Source data:
BEGIN
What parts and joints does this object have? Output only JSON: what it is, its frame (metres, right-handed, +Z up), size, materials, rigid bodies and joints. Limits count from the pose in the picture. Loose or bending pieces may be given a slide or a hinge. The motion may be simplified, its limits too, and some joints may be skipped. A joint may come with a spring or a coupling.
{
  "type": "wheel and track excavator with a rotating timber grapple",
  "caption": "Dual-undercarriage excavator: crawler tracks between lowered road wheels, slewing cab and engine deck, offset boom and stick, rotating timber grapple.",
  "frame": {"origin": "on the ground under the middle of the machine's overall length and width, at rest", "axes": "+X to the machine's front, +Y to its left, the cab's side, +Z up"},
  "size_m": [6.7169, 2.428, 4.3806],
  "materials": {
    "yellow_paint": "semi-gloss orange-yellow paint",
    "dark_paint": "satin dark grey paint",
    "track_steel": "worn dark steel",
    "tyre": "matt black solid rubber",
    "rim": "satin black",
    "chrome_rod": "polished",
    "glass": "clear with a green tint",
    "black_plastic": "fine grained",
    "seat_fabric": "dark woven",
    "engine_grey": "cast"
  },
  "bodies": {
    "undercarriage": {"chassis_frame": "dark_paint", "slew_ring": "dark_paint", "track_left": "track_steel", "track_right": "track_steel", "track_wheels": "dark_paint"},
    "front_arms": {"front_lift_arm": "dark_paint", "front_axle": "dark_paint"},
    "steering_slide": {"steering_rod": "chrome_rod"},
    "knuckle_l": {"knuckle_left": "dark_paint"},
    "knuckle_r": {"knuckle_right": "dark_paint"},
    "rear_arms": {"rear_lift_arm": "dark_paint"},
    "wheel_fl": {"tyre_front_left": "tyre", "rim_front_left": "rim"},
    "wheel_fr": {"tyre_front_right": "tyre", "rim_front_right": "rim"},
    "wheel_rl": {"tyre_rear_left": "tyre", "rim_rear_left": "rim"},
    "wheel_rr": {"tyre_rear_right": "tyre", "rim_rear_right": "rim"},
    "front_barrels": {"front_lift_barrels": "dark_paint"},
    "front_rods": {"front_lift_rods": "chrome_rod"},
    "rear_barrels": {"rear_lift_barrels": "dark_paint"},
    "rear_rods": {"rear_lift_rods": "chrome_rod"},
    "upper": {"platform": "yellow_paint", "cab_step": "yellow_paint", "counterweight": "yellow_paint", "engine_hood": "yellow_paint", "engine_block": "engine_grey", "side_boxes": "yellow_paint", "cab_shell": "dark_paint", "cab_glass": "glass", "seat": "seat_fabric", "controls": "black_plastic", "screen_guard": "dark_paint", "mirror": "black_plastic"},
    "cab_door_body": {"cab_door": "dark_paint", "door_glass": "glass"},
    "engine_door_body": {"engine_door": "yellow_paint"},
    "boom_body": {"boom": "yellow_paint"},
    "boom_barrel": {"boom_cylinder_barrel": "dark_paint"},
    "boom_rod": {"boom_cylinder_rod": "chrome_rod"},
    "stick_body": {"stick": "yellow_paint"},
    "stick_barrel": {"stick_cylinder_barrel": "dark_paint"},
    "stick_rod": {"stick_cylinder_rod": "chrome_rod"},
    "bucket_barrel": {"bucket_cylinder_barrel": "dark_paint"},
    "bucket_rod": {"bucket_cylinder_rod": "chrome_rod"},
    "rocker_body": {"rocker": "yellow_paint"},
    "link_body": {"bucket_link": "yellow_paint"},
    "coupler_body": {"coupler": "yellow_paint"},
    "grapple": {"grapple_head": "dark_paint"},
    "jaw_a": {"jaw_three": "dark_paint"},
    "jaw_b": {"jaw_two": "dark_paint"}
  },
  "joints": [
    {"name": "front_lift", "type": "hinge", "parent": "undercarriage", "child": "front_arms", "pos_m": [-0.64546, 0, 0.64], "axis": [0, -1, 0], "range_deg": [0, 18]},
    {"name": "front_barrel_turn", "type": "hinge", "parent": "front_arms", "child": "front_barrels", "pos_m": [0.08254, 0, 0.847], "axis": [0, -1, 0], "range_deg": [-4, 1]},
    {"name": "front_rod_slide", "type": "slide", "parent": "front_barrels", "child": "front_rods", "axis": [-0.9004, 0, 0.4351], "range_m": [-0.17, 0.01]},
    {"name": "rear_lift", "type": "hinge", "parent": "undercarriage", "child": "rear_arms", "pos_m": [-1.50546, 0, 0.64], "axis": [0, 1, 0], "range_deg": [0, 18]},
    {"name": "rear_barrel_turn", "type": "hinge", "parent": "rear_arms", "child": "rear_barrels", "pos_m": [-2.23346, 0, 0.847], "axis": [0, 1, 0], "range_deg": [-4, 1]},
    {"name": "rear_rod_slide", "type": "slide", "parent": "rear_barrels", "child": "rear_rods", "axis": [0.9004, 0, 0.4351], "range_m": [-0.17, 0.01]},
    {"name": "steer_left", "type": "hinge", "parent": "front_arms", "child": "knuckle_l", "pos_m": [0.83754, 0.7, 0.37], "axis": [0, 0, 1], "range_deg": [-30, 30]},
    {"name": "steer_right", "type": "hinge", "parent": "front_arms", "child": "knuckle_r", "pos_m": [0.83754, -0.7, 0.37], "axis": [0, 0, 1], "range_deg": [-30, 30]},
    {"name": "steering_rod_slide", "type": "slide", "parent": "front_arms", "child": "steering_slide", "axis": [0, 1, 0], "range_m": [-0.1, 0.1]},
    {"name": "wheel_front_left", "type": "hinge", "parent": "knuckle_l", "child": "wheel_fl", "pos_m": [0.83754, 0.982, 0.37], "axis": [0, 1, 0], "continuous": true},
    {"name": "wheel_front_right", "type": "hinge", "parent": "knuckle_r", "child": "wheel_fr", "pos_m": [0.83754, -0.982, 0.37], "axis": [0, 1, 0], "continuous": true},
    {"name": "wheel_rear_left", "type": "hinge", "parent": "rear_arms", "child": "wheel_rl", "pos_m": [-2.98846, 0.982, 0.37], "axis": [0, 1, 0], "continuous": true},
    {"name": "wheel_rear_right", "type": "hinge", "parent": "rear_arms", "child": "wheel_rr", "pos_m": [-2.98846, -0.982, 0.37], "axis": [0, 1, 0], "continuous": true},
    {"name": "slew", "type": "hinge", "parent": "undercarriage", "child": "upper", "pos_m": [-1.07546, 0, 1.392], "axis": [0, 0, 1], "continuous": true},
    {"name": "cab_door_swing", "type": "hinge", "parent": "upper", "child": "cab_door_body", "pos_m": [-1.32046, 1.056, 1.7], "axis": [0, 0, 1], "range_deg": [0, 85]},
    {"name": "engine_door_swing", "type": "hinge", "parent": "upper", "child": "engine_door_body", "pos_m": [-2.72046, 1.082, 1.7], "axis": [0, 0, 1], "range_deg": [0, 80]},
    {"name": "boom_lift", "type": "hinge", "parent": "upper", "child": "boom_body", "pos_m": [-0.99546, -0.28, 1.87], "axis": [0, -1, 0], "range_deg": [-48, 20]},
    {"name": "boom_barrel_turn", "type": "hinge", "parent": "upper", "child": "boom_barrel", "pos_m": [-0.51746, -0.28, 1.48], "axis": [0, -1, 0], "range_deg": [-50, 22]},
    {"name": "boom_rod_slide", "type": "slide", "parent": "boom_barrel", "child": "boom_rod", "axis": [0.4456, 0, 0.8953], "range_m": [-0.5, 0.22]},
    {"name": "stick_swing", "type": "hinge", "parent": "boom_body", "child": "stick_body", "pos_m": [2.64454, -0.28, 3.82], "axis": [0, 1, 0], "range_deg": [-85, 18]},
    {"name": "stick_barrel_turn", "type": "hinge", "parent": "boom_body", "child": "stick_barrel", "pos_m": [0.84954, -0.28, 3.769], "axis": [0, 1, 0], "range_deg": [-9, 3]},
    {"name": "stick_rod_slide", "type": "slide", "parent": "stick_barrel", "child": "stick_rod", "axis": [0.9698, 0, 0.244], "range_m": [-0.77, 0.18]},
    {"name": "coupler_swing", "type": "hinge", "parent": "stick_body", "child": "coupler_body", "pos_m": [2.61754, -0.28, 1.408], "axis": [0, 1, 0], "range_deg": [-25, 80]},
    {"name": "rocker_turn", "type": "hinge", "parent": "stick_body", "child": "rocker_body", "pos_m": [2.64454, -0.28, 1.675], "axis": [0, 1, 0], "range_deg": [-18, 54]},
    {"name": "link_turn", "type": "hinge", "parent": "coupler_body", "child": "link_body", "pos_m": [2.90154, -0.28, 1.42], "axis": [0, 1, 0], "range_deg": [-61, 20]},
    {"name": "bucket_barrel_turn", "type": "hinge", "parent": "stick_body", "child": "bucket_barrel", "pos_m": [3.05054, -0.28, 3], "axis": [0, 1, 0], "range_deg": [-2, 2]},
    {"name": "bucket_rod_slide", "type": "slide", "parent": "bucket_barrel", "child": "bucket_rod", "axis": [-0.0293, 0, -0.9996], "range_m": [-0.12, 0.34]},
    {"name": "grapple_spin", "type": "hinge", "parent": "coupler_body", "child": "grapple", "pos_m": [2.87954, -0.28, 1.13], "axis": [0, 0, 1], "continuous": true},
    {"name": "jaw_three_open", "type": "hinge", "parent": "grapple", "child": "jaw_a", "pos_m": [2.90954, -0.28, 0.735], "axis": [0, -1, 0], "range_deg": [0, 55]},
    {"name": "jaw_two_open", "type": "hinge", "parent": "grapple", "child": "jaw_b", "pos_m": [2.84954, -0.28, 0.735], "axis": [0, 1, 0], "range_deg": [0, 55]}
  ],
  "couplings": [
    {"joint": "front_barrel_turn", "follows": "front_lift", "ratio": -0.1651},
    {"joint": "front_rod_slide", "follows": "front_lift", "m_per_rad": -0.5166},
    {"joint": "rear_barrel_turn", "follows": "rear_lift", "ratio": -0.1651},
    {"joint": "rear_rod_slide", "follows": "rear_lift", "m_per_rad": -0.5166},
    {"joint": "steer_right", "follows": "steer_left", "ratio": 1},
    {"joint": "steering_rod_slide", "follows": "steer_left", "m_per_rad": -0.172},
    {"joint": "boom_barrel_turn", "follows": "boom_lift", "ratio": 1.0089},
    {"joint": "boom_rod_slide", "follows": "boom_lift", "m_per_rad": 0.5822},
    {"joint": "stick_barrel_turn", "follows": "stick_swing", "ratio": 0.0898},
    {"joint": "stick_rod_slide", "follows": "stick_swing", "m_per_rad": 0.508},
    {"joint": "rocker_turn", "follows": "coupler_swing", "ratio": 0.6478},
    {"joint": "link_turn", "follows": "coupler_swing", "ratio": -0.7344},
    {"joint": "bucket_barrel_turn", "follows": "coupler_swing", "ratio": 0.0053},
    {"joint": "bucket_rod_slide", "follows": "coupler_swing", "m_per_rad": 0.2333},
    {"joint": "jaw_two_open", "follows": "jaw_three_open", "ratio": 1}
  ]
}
END
BEGIN
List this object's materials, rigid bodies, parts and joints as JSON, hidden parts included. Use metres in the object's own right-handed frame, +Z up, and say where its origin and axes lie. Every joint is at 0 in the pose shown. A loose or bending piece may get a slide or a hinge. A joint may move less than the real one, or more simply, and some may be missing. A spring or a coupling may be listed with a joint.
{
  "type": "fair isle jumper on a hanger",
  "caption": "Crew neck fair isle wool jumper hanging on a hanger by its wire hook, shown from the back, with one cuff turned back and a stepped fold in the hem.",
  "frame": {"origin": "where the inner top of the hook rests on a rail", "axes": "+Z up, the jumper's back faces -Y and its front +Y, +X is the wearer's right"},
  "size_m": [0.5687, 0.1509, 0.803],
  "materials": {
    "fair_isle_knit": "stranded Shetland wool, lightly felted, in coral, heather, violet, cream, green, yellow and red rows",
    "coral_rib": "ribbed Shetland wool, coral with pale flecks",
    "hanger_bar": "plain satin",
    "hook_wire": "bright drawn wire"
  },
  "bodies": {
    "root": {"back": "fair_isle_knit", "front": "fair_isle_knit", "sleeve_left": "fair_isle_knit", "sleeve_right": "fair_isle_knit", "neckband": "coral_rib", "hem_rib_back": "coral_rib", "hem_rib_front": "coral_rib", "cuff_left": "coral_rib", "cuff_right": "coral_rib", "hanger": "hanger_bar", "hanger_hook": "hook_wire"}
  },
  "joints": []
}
END
== Set task ==
Examine the records and pull out every line where the string "object" occurs.

== Written answer ==
What parts and joints does this object have? Output only JSON: what it is, its frame (metres, right-handed, +Z up), size, materials, rigid bodies and joints. Limits count from the pose in the picture. Loose or bending pieces may be given a slide or a hinge. The motion may be simplified, its limits too, and some joints may be skipped. A joint may come with a spring or a coupling.
List this object's materials, rigid bodies, parts and joints as JSON, hidden parts included. Use metres in the object's own right-handed frame, +Z up, and say where its origin and axes lie. Every joint is at 0 in the pose shown. A loose or bending piece may get a slide or a hinge. A joint may move less than the real one, or more simply, and some may be missing. A spring or a coupling may be listed with a joint.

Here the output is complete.